# [Problem to work on]
Note each line that includes the word "materials". Copy those lines.

───── Data lines

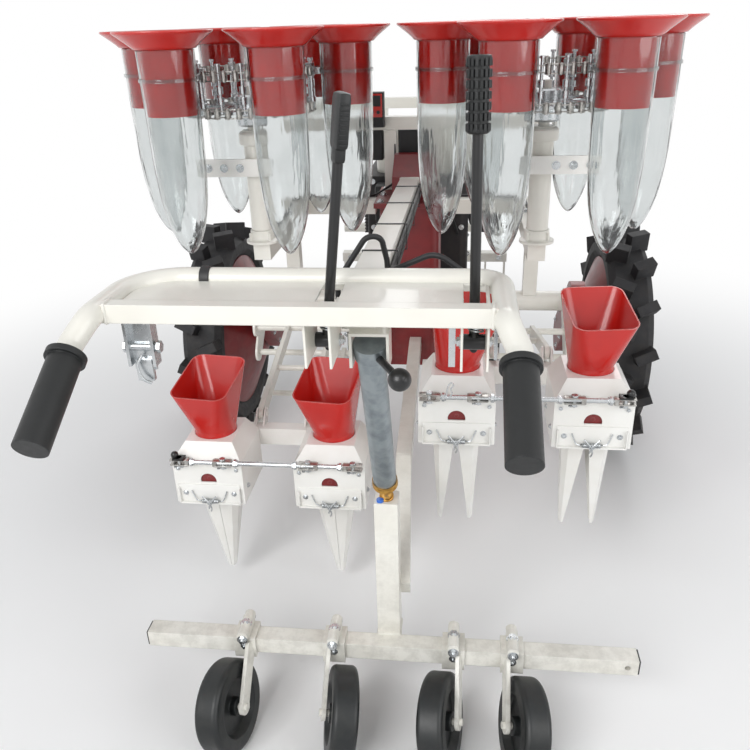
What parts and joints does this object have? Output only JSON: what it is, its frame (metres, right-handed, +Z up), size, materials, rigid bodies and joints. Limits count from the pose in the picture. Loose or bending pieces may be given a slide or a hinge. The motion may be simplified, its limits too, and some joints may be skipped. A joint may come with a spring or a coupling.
{
  "type": "vegetable transplanter",
  "caption": "Walk-behind transplanter with cup carousels, duck-bill planters, ribbed drive wheels, press wheels and a handlebar",
  "frame": {"origin": "on the ground below the middle of the machine's box", "axes": "+X right seen from the operator, +Y forward in travel, +Z up"},
  "size_m": [1.268, 2.1072, 1.175],
  "materials": {
    "cream_paint": "semi-gloss cream paint",
    "red_paint": "gloss red paint",
    "red_plastic": "gloss red moulding",
    "clear_plastic": "clear moulded plastic",
    "dark_metal": "dark painted casting",
    "tank_paint": "pale paint",
    "black_paint": "black paint",
    "zinc_steel": "zinc plated",
    "grip_rubber": "moulded rubber",
    "wheel_rubber": "smooth rubber",
    "tyre_rubber": "ribbed tyre rubber",
    "black_plastic": "matt black plastic"
  },
  "bodies": {
    "chassis": {"main_beam": "cream_paint", "chassis_frame": "cream_paint", "gearbox": "red_paint", "drive_axles": "cream_paint", "guide_forks": "cream_paint", "bumper": "black_paint", "engine": "dark_metal", "fuel_tank": "tank_paint", "silencer": "dark_metal", "seedling_rack": "cream_paint", "carousel_stand": "cream_paint", "handlebar": "cream_paint", "handle_plate": "cream_paint", "hand_grips": "grip_rubber", "lever_stems": "black_paint", "lever_grips": "grip_rubber", "trailing_arm": "cream_paint", "press_post": "cream_paint", "press_bar": "cream_paint", "press_arms": "cream_paint", "depth_screw": "zinc_steel", "screw_knobs": "black_plastic", "control_boxes": "black_plastic", "control_cables": "black_plastic", "handle_brackets": "zinc_steel"},
    "drive_wheel_left": {"drive_tyre_left": "tyre_rubber", "drive_rim_left": "red_paint"},
    "guide_wheel_body_left": {"guide_wheel_left": "wheel_rubber"},
    "drive_wheel_right": {"drive_tyre_right": "tyre_rubber", "drive_rim_right": "red_paint"},
    "guide_wheel_body_right": {"guide_wheel_right": "wheel_rubber"},
    "press_wheel_1_body": {"press_wheel_1": "wheel_rubber"},
    "press_wheel_2_body": {"press_wheel_2": "wheel_rubber"},
    "press_wheel_3_body": {"press_wheel_3": "wheel_rubber"},
    "press_wheel_4_body": {"press_wheel_4": "wheel_rubber"},
    "carousel_left": {"carousel_wheel_left": "zinc_steel", "cup_funnels_left": "red_plastic", "clear_cups_left": "clear_plastic"},
    "carousel_right": {"carousel_wheel_right": "zinc_steel", "cup_funnels_right": "red_plastic", "clear_cups_right": "clear_plastic"},
    "lift_arm_left": {"lift_arms_left": "cream_paint"},
    "lift_link_left": {"lift_links_left": "cream_paint"},
    "planters_left": {"planter_frame_left": "cream_paint", "hoppers_left": "red_plastic", "tie_rods_left": "zinc_steel"},
    "jaw_left_outer_a_body": {"jaw_left_outer_a": "cream_paint"},
    "jaw_left_outer_b_body": {"jaw_left_outer_b": "cream_paint"},
    "jaw_left_inner_a_body": {"jaw_left_inner_a": "cream_paint"},
    "jaw_left_inner_b_body": {"jaw_left_inner_b": "cream_paint"},
    "lift_arm_right": {"lift_arms_right": "cream_paint"},
    "lift_link_right": {"lift_links_right": "cream_paint"},
    "planters_right": {"planter_frame_right": "cream_paint", "hoppers_right": "red_plastic", "tie_rods_right": "zinc_steel"},
    "jaw_right_inner_a_body": {"jaw_right_inner_a": "cream_paint"},
    "jaw_right_inner_b_body": {"jaw_right_inner_b": "cream_paint"},
    "jaw_right_outer_a_body": {"jaw_right_outer_a": "cream_paint"},
    "jaw_right_outer_b_body": {"jaw_right_outer_b": "cream_paint"}
  },
  "joints": [
    {"name": "drive_axle_left", "type": "hinge", "parent": "chassis", "child": "drive_wheel_left", "pos_m": [-0.575, 0.41, 0.325], "axis": [1, 0, 0], "continuous": true},
    {"name": "guide_axle_left", "type": "hinge", "parent": "chassis", "child": "guide_wheel_body_left", "pos_m": [-0.25, 0.905, 0.11], "axis": [1, 0, 0], "continuous": true},
    {"name": "drive_axle_right", "type": "hinge", "parent": "chassis", "child": "drive_wheel_right", "pos_m": [0.575, 0.41, 0.325], "axis": [1, 0, 0], "continuous": true},
    {"name": "guide_axle_right", "type": "hinge", "parent": "chassis", "child": "guide_wheel_body_right", "pos_m": [0.25, 0.905, 0.11], "axis": [1, 0, 0], "continuous": true},
    {"name": "press_wheel_1_axle", "type": "hinge", "parent": "chassis", "child": "press_wheel_1_body", "pos_m": [-0.265, -0.778, 0.08127], "axis": [0.9698, -0.171, 0.1736], "continuous": true},
    {"name": "press_wheel_2_axle", "type": "hinge", "parent": "chassis", "child": "press_wheel_2_body", "pos_m": [-0.062, -0.778, 0.08127], "axis": [-0.9698, -0.171, 0.1736], "continuous": true},
    {"name": "press_wheel_3_axle", "type": "hinge", "parent": "chassis", "child": "press_wheel_3_body", "pos_m": [0.112, -0.778, 0.08127], "axis": [0.9698, -0.171, 0.1736], "continuous": true},
    {"name": "press_wheel_4_axle", "type": "hinge", "parent": "chassis", "child": "press_wheel_4_body", "pos_m": [0.254, -0.778, 0.08127], "axis": [-0.9698, -0.171, 0.1736], "continuous": true},
    {"name": "carousel_spindle_left", "type": "hinge", "parent": "chassis", "child": "carousel_left", "pos_m": [-0.28, -0.2, 1.035], "axis": [0, 0, 1], "continuous": true},
    {"name": "carousel_spindle_right", "type": "hinge", "parent": "chassis", "child": "carousel_right", "pos_m": [0.28, -0.2, 1.035], "axis": [0, 0, 1], "continuous": true},
    {"name": "lift_left", "type": "hinge", "parent": "chassis", "child": "lift_arm_left", "pos_m": [0, 0.095, 0.387], "axis": [1, 0, 0], "range_deg": [-28.78, 0]},
    {"name": "lift_link_pivot_left", "type": "hinge", "parent": "chassis", "child": "lift_link_left", "pos_m": [0, 0.095, 0.457], "axis": [1, 0, 0], "range_deg": [-28.78, 0]},
    {"name": "planter_pivot_left", "type": "hinge", "parent": "lift_arm_left", "child": "planters_left", "pos_m": [0, -0.22465, 0.305], "axis": [1, 0, 0], "range_deg": [0, 28.78]},
    {"name": "jaw_left_outer_a_pin", "type": "hinge", "parent": "planters_left", "child": "jaw_left_outer_a_body", "pos_m": [-0.4235, -0.345, 0.281], "axis": [0, 1, 0], "range_deg": [0, 6.5]},
    {"name": "jaw_left_outer_b_pin", "type": "hinge", "parent": "planters_left", "child": "jaw_left_outer_b_body", "pos_m": [-0.3475, -0.345, 0.281], "axis": [0, 1, 0], "range_deg": [-6.5, 0]},
    {"name": "jaw_left_inner_a_pin", "type": "hinge", "parent": "planters_left", "child": "jaw_left_inner_a_body", "pos_m": [-0.1665, -0.345, 0.281], "axis": [0, 1, 0], "range_deg": [0, 6.5]},
    {"name": "jaw_left_inner_b_pin", "type": "hinge", "parent": "planters_left", "child": "jaw_left_inner_b_body", "pos_m": [-0.0905, -0.345, 0.281], "axis": [0, 1, 0], "range_deg": [-6.5, 0]},
    {"name": "lift_right", "type": "hinge", "parent": "chassis", "child": "lift_arm_right", "pos_m": [0, 0.095, 0.387], "axis": [1, 0, 0], "range_deg": [0, 28.78]},
    {"name": "lift_link_pivot_right", "type": "hinge", "parent": "chassis", "child": "lift_link_right", "pos_m": [0, 0.095, 0.457], "axis": [1, 0, 0], "range_deg": [0, 28.78]},
    {"name": "planter_pivot_right", "type": "hinge", "parent": "lift_arm_right", "child": "planters_right", "pos_m": [0, -0.22465, 0.469], "axis": [1, 0, 0], "range_deg": [-28.78, 0]},
    {"name": "jaw_right_inner_a_pin", "type": "hinge", "parent": "planters_right", "child": "jaw_right_inner_a_body", "pos_m": [0.0905, -0.345, 0.445], "axis": [0, 1, 0], "range_deg": [-6.5, 0]},
    {"name": "jaw_right_inner_b_pin", "type": "hinge", "parent": "planters_right", "child": "jaw_right_inner_b_body", "pos_m": [0.1665, -0.345, 0.445], "axis": [0, 1, 0], "range_deg": [0, 6.5]},
    {"name": "jaw_right_outer_a_pin", "type": "hinge", "parent": "planters_right", "child": "jaw_right_outer_a_body", "pos_m": [0.3475, -0.345, 0.445], "axis": [0, 1, 0], "range_deg": [-6.5, 0]},
    {"name": "jaw_right_outer_b_pin", "type": "hinge", "parent": "planters_right", "child": "jaw_right_outer_b_body", "pos_m": [0.4235, -0.345, 0.445], "axis": [0, 1, 0], "range_deg": [0, 6.5]}
  ],
  "couplings": [
    {"joint": "lift_link_pivot_left", "follows": "lift_left", "ratio": 1},
    {"joint": "planter_pivot_left", "follows": "lift_left", "ratio": -1},
    {"joint": "jaw_left_outer_b_pin", "follows": "jaw_left_outer_a_pin", "ratio": -1},
    {"joint": "jaw_left_inner_a_pin", "follows": "jaw_left_outer_a_pin", "ratio": 1},
    {"joint": "jaw_left_inner_b_pin", "follows": "jaw_left_outer_a_pin", "ratio": -1},
    {"joint": "lift_link_pivot_right", "follows": "lift_right", "ratio": 1},
    {"joint": "planter_pivot_right", "follows": "lift_right", "ratio": -1},
    {"joint": "jaw_right_inner_b_pin", "follows": "jaw_right_inner_a_pin", "ratio": -1},
    {"joint": "jaw_right_outer_a_pin", "follows": "jaw_right_inner_a_pin", "ratio": 1},
    {"joint": "jaw_right_outer_b_pin", "follows": "jaw_right_inner_a_pin", "ratio": -1}
  ]
}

──────────

# [Exercise output]
What parts and joints does this object have? Output only JSON: what it is, its frame (metres, right-handed, +Z up), size, materials, rigid bodies and joints. Limits count from the pose in the picture. Loose or bending pieces may be given a slide or a hinge. The motion may be simplified, its limits too, and some joints may be skipped. A joint may come with a spring or a coupling.
  "materials": {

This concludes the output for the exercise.